Anouk Wipprecht developed the headset that starts recording automatically when a person's focus reaches a certain height and she believes it will help people with autism, dementia or depression.
She explained: "I uses the playful aspect of the unicorn to make the younger wearers feel more comfortable. This allows me to collect genuine data, only achievable when the kids are themselves, outside from a medical setting.
"A technology that can listen to the body can predict diseases and reduce anxiousness, but I also look at how it can be fun and expressive. I'm interested in non-verbal communication, fashion triggers imagination and can help people with autism, dementia or depression."
And Wipprecht is keen to continue creating garments that can improve "wellness and health".
She added: "I want to design garments that help people with the use of technology, instead of overwhelming them. In the future I'd like to continue working in wellness and health, to make an impact, something very practical. Like the project I did with Viktoria Modesta. She turned disability into a cool thing, instead of being ashamed of it or hiding it. She became a model for the amputee community and gave other people empowerment."

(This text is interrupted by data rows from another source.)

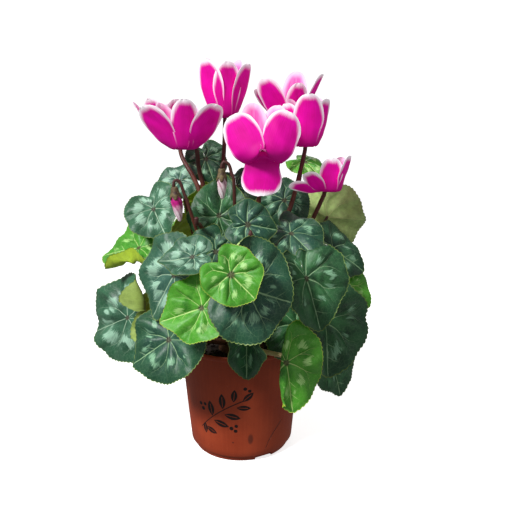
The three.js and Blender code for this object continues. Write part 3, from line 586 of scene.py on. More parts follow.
# name, tone, size, (bearing, height) of the face, tip, and what differs from a plain blade
LEAVES = [
    ("leaf_right_underside", "dark", 35, (165, 16), -88, dict(round=0.95, cup=0.1)),
    ("leaf_top_left", "dark", 25, (0, 20), 20, {}),
    ("leaf_top_middle", "dark", 28, (-5, 30), 10, {}),
    ("leaf_top_right", "dark", 25, (15, 62), 30, dict(cup=-0.5)),
    ("leaf_middle_right", "dark", 30, (5, 30), 25, {}),
    ("leaf_upper_left", "silver", 27, (-20, 42), -68, {}),
    ("leaf_upright", "dark", 34, (-8, 8), 172, dict(cup=-0.1)),
    ("leaf_left_folded", "silver", 33, (-22, 34), 37, dict(fold=0.4)),
    ("leaf_left_rolled", "young", 47, (-34, 46), -78,
     dict(round=0.66, rolls=[(92, 0.31, 3.5, 135)])),
    ("leaf_far_left", "silver", 56, (-36, 12), -66,
     dict(round=0.88, broad=0.76, rolls=[(180, 0.36, 3.5, 160)])),
    ("leaf_right_inner", "dark", 34, (8, 54), 34, dict(wave=(0.3, 5, 1))),
    ("leaf_right_broad", "dark", 36, (40, 38), 50, dict(wave=(0.3, 4, 0))),
    ("leaf_right_small", "young", 28, (24, 25), 45, {}),
    ("leaf_low_right", "dark", 36, (36, 22), 8, {}),
    ("leaf_shaded_right", "dark", 38, (14, 14), 8, {}),
    ("leaf_right_long", "dark", 48, (36, 12), 4, dict(round=0.78, cup=-0.3, fold=0.6)),
    ("leaf_middle_curled", "dark", 29, (-5, 12), -20, dict(rolls=[(165, 0.4, 3.5, 125)])),
    ("leaf_middle", "dark", 23, (8, 22), 80, dict(round=0.85)),
    ("leaf_low_left", "dark", 40, (-24, 26), -53, dict(round=0.82)),
    ("leaf_front_tongue", "dark", 34, (0, 6), 0, dict(round=0.6, broad=0.8, fold=1.2, cup=-0.2)),
    ("leaf_left_silver", "silver", 43, (-32, 12), -32,
     dict(round=0.78, rolls=[(80, 0.32, 3, -150)])),
    ("leaf_left_round", "silver", 27, (-16, 48), -76, dict(round=0.68, cup=0.1)),
    ("leaf_front_left", "young", 33, (-12, 22), -68, dict(cup=0.1)),
    ("leaf_front_kidney", "young", 41, (16, 6), 8, dict(round=0.63, rolls=[(-103, 0.1, 3, -150)])),
    ("leaf_front_right", "dark", 42, (30, 16), 15, dict(fold=0.5, rolls=[(172, 0.6, 3.4, 150)])),
    ("leaf_front_large", "dark", 31, (8, 20), 72,
     dict(round=0.95, broad=1.25, rolls=[(150, 0.7, 3.4, 130)])),
    ("leaf_front_young", "young", 23, (0, 22), 45, dict(round=0.88, cup=0.08)),
]
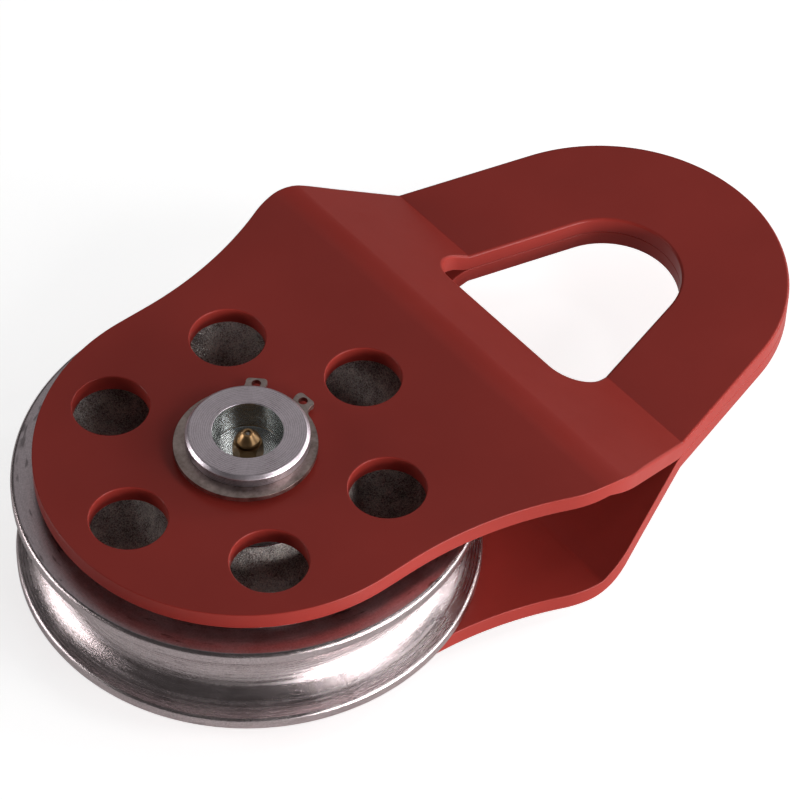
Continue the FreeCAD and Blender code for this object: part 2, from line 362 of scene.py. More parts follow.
def redPaint():
    look = redPaintLook
    material, tree, shader = newMaterial("redPaint")
    place = objectPlace(tree)
    patches = spread(tree, noise(tree, place, look["patchScale"], detail=4), 0, 1)
    colour = blendColours(tree, patches, look["deepRed"], look["lightRed"])
    tree.links.new(colour, shader.inputs["Base Color"])
    wear = noise(tree, place, look["roughScale"], detail=3)
    tree.links.new(spread(tree, wear, look["roughLow"], look["roughHigh"]), shader.inputs["Roughness"])
    shader.inputs["Specular IOR Level"].default_value = look["gloss"]
    bump(tree, shader, noise(tree, place, look["peelScale"]), look["peelDepth"])
    return material


# what all turned surfaces share
turnedLook = {
    "lineTurn": 0.002,          # how fast the tool marks change on their way round
    "breakUp": 1.4,             # grains of noise per tool mark
    "lineTone": 0.3,            # the marks' part in the tone; the clouds fill up what the grain leaves
    "toneRange": (0.34, 0.66),
    "nickTurn": 0.012,
    "nickScale": 620,
    "nickRange": (0.63, 0.70),
    "nickColour": (0.10, 0.085, 0.085),
    "lineWear": 0.4,            # the marks' part in the roughness
}


def latheLines(tree, place, pitch, share):
    # even tool marks, broken up by noise so that no two are alike
    split = tree.nodes.new("ShaderNodeSeparateXYZ")
    tree.links.new(place, split.inputs[0])
    sweep = mathNode(tree, "ADD", split.outputs[0], split.outputs[2])
    waves = mathNode(tree, "SINE", mathNode(tree, "MULTIPLY", sweep, 2 * math.pi / pitch))
    waves = mathNode(tree, "ADD", mathNode(tree, "MULTIPLY", waves, 0.5), 0.5)
    uneven = noise(tree, place, turnedLook["breakUp"] / pitch, detail=3, roughness=0.6)
    return weighted(tree, (waves, share), (uneven, 1 - share))


# dark and light are the plating's two tones; the pitch is that of the tool marks
grooveLook = {
    "dark": (0.40, 0.315, 0.315), "light": (0.82, 0.715, 0.73),
    "pitch": 0.0005, "evenShare": 0.30, "lineDepth": 0.000007,
    "grainScale": 2600, "grainShare": 0.55, "grainDepth": 0.00007, "cloudScale": 60,
    "roughLow": 0.16, "roughHigh": 0.36, "fleck": 0.25,
}
rimFaceLook = {
    "dark": (0.40, 0.335, 0.35), "light": (0.76, 0.665, 0.70),
    "pitch": 0.0004, "evenShare": 0.2, "lineDepth": 0.000005,
    "grainScale": 2200, "grainShare": 0.4, "grainDepth": 0.000010, "cloudScale": 110,
    "roughLow": 0.28, "roughHigh": 0.44, "fleck": 0.6,
}
axleLook = {
    "dark": (0.47, 0.395, 0.43), "light": (0.86, 0.76, 0.82),
    "pitch": 0.00055, "evenShare": 0.5, "lineDepth": 0.00004,
    "grainScale": 2400, "grainShare": 0.3, "grainDepth": 0.000022, "cloudScale": 90,
    "roughLow": 0.24, "roughHigh": 0.44, "fleck": 0.0,
}
# lighter and greener than the axle face: painted light and painted reflection inside the recess
recessPaintedLightLook = {
    "dark": (0.46, 0.465, 0.45), "light": (0.93, 0.95, 0.95),
    "pitch": 0.0005, "evenShare": 0.6, "lineDepth": 0.00006,
    "grainScale": 2200, "grainShare": 0.35, "grainDepth": 0.000010, "cloudScale": 150,
    "roughLow": 0.15, "roughHigh": 0.28, "fleck": 0.2,
}


def turnedZinc(name, look):
    material, tree, shader = newMaterial(name)
    place = objectPlace(tree)
    shared = turnedLook
    lines = latheLines(tree, ringPlace(tree, shared["lineTurn"]), look["pitch"], look["evenShare"])
    grain = noise(tree, place, look["grainScale"], detail=3, roughness=0.65)
    clouds = noise(tree, place, look["cloudScale"], detail=5, roughness=0.6)
    cloudShare = 1 - shared["lineTone"] - look["grainShare"]
    tone = weighted(tree, (lines, shared["lineTone"]), (clouds, cloudShare), (grain, look["grainShare"]))
    lightness = spread(tree, tone, 0, 1, *shared["toneRange"])
    plating = blendColours(tree, lightness, look["dark"], look["light"])
    # short dark nicks that run round with the tool marks
    nicks = noise(tree, ringPlace(tree, shared["nickTurn"]), shared["nickScale"])
    nicked = spread(tree, nicks, 0, look["fleck"], *shared["nickRange"])
    colour = blendColours(tree, nicked, plating, shared["nickColour"])
    tree.links.new(colour, shader.inputs["Base Color"])
    wear = weighted(tree, (lines, shared["lineWear"]), (clouds, 1 - shared["lineWear"]))
    tree.links.new(spread(tree, wear, look["roughLow"], look["roughHigh"]), shader.inputs["Roughness"])
    shader.inputs["Metallic"].default_value = 1
    under = bump(tree, shader, lines, look["lineDepth"])
    bump(tree, shader, grain, look["grainDepth"], under)
    return material


castLook = {
    "dark": (0.14, 0.105, 0.10),
    "light": (0.68, 0.59, 0.55),
    "grainScale": 2300,
    "grainDepth": 0.0004,
    "grainTone": 0.65,          # the grains' part in the tone; the lumps have the rest
    "toneRange": (0.44, 0.60),
    "lumpScale": 220,
    "lumpDepth": 0.0006,
    "glint": 0.60,              # the higher, the fewer grains get the painted glint
    "glintFade": 0.04,
    "glintScale": 2990,
    "paintedGlintColour": (1.0, 0.97, 0.93),
    "roughDull": 0.5,
    "roughGlint": 0.12,
    "metal": 0.6,
}


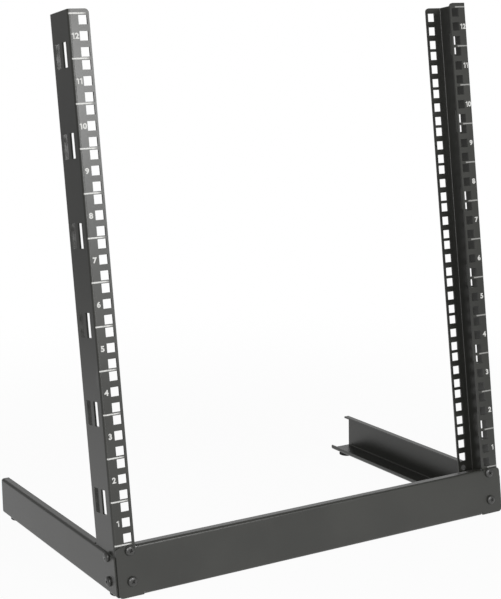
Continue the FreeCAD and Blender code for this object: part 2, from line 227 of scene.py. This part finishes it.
ink = {"white": (0.62, 0.62, 0.60, 1), "thin": (0.24, 0.24, 0.23, 1), "roughness": 0.5,
       "patches": 900.0, "grain": 1500.0, "grainDepth": 0.02,
       "wornEnd": (-0.2335, -0.2285)}      # where the left lines fade, in metres


def makeInk(name, wornEnd=None):
    printed = Finish(name)
    thin = printed.band(printed.noise(ink["patches"], 3.0), 0.50, 0.70)
    if wornEnd:        # the left lines fade towards the holes
        place = printed.node("ShaderNodeTexCoord", output="Object")
        across = printed.node("ShaderNodeSeparateXYZ", {}, {"Vector": place})
        thin = printed.maths("MAXIMUM", thin, 1.6 * printed.band(across, *wornEnd))
    printed.feed("Base Color", printed.mixed(0.55 * thin, ink["white"], ink["thin"]))
    printed.feed("Roughness", ink["roughness"] + 0.12 * thin)
    printed.bump(printed.noise(ink["grain"], 2.0), 0.25, ink["grainDepth"] * mm)
    return printed.material


coatMaterial = makePowderCoat()
rubberMaterial = makeRubber()
oxideMaterial = makeScrewOxide()
zincMaterial = makeNutZinc()
inkMaterial = makeInk("markingInk")
lineInkMaterial = makeInk("lineInk", ink["wornEnd"])
print("finishes made")

for steelName in ("left_post", "right_post", "front_rail", "left_base_rail", "right_base_rail"):
    for steelSlot in nodes[steelName].material_slots:
        steelSlot.material = coatMaterial
print("steel pieces coated")


# modelling helpers


def clearSelection():
    if bpy.context.mode != "OBJECT":
        bpy.ops.object.mode_set(mode="OBJECT")
    bpy.ops.object.select_all(action="DESELECT")


def pickUp(piece):
    # the piece alone is selected and active
    clearSelection()
    bpy.context.view_layer.objects.active = piece
    piece.select_set(True)


def finishPiece(piece, name, material):
    # the piece takes its place into its mesh, and rides on the rack
    pickUp(piece)
    bpy.ops.object.transform_apply(location=True, rotation=True, scale=True)
    piece.name = name
    piece.data.name = name
    piece.data.materials.clear()
    piece.data.materials.append(material)
    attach(piece, "root")
    return piece


def pickFaces(test):
    # selects the faces in edit mode whose middle and normal pass the test
    drawn = bmesh.from_edit_mesh(bpy.context.object.data)
    bpy.ops.mesh.select_all(action="DESELECT")
    found = 0
    for face in drawn.faces:
        if test(face.calc_center_median(), face.normal):
            face.select_set(True)
            found += 1
    bmesh.update_edit_mesh(bpy.context.object.data)
    return found


def pushUp(rise, factor):
    # extrudes what is selected along z and widens or narrows it round the z axis
    bpy.ops.mesh.extrude_region_move(TRANSFORM_OT_translate={"value": (0, 0, rise)})
    if factor != 1:
        bpy.ops.transform.resize(value=(factor, factor, 1), center_override=(0, 0, 0))


def towerOf(radius, start, steps, sides):
    # a round body drawn up in steps of height above start and radius, in millimetres
    clearSelection()
    bpy.ops.mesh.primitive_circle_add(
        vertices=sides, radius=radius * mm, fill_type="NGON", location=(0, 0, start * mm))
    piece = bpy.context.object
    bpy.ops.object.transform_apply(location=True)
    bpy.ops.object.mode_set(mode="EDIT")
    bpy.ops.mesh.select_all(action="SELECT")
    height, width = start, radius
    for nextHeight, nextWidth in steps:
        pushUp((nextHeight - height) * mm, nextWidth / width)
        height, width = nextHeight, nextWidth
    bpy.ops.mesh.select_all(action="SELECT")
    bpy.ops.mesh.normals_make_consistent(inside=False)
    bpy.ops.object.mode_set(mode="OBJECT")
    return piece


def cutWith(piece, cutter, operation="DIFFERENCE"):
    # the cutter is used up
    pickUp(piece)
    cut = piece.modifiers.new("cut", "BOOLEAN")
    cut.operation = operation
    cut.solver = "EXACT"
    cut.object = cutter
    bpy.ops.object.modifier_apply(modifier=cut.name)
    bpy.data.objects.remove(cutter, do_unlink=True)


def cleanMesh(piece, reach):
    # merges points closer than reach, drops faces without area and turns the rest outwards
    pickUp(piece)
    bpy.ops.object.mode_set(mode="EDIT")
    bpy.ops.mesh.select_all(action="SELECT")
    bpy.ops.mesh.remove_doubles(threshold=reach)
    bpy.ops.mesh.dissolve_degenerate(threshold=reach)
    bpy.ops.mesh.select_all(action="SELECT")
    bpy.ops.mesh.normals_make_consistent(inside=False)
    bpy.ops.object.mode_set(mode="OBJECT")


def copyTo(model, matrix):
    twin = model.copy()
    twin.data = model.data.copy()
    bpy.context.collection.objects.link(twin)
    twin.data.transform(matrix)
    return twin


# screws

screw = {
    "headRadius": 5.25,
    "headHeight": 3.2,
    "shankRadius": 2.9,
    "threadDepth": 0.35,
    "threadPitch": 1.0,
    "length": 12.0,
    "recessReach": 2.9,
    "recessWidth": 1.15,
    "recessDepth": 2.1,
    "tip": 0.6,              # bevelled end of the shank
    "sides": 48,
    "creaseAngle": 34,
}


def makeScrewModel():
    # head up along +z, its underside at z = 0
    tall, wide = screw["headHeight"], screw["headRadius"]
    thin = screw["shankRadius"] - screw["threadDepth"]
    height = screw["tip"] - screw["length"]
    steps = [(height, screw["shankRadius"] - 0.1)]
    while height + screw["threadPitch"] < -0.8:      # ridges of the thread
        steps.append((height + 0.30, thin))
        steps.append((height + 0.50, thin))
        steps.append((height + 0.85, screw["shankRadius"]))
        steps.append((height + screw["threadPitch"], screw["shankRadius"]))
        height += screw["threadPitch"]
    steps += [(-0.4, thin), (0, thin), (0.001, wide - 0.15), (0.18, wide), (tall * 0.42, wide),
              (tall * 0.62, wide * 0.955), (tall * 0.79, wide * 0.85), (tall * 0.91, wide * 0.69),
              (tall * 0.98, wide * 0.48), (tall, wide * 0.30)]
    model = towerOf(thin - 0.3, -screw["length"], steps, screw["sides"])

    # a cross recess that narrows to its floor
    clearSelection()
    bpy.ops.mesh.primitive_cube_add(size=1, location=(0, 0, 0))
    blade = bpy.context.object
    blade.data.transform(Matrix.Diagonal((
        2 * screw["recessReach"] * mm, screw["recessWidth"] * mm, 2 * screw["recessDepth"] * mm, 1)))
    blade.data.transform(Matrix.Translation((0, 0, tall * mm)))
    bpy.ops.object.mode_set(mode="EDIT")
    pickFaces(lambda middle, normal: normal.z < -0.9)
    bpy.ops.transform.resize(value=(0.42, 0.75, 1), center_override=(0, 0, 0))
    bpy.ops.object.mode_set(mode="OBJECT")
    second = copyTo(blade, Matrix.Rotation(math.radians(90), 4, "Z"))
    cutWith(model, blade)
    cutWith(model, second)
    pickUp(model)
    bpy.ops.object.shade_smooth_by_angle(angle=math.radians(screw["creaseAngle"]))
    return model


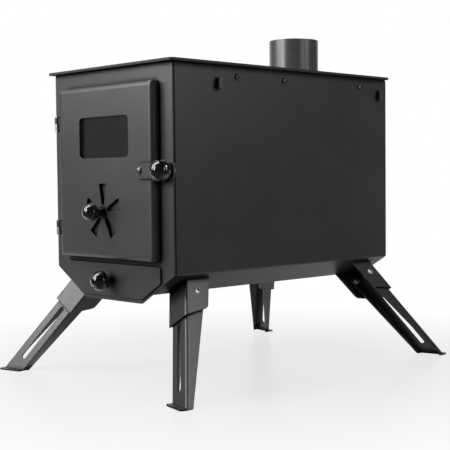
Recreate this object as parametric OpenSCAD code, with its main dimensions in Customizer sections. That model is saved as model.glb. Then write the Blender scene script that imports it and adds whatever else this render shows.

Wipprecht wants to continue merging fashion and technology to create wonderful unique pieces.
She told NextNature.net: "I try to envision how technology can move away from being the overwhelming force it is today so it can help us again. My designs ask: when and if technology is living on the body, what does it do? And how can it be interesting? Does technology still help us?
"How can it be an interface and express something? How can it help us doing things we cannot do ourselves, like defend, showcase things and create connectivity? That is my interest, to find the extra capability fashion can give to the body, in order to enhance communication."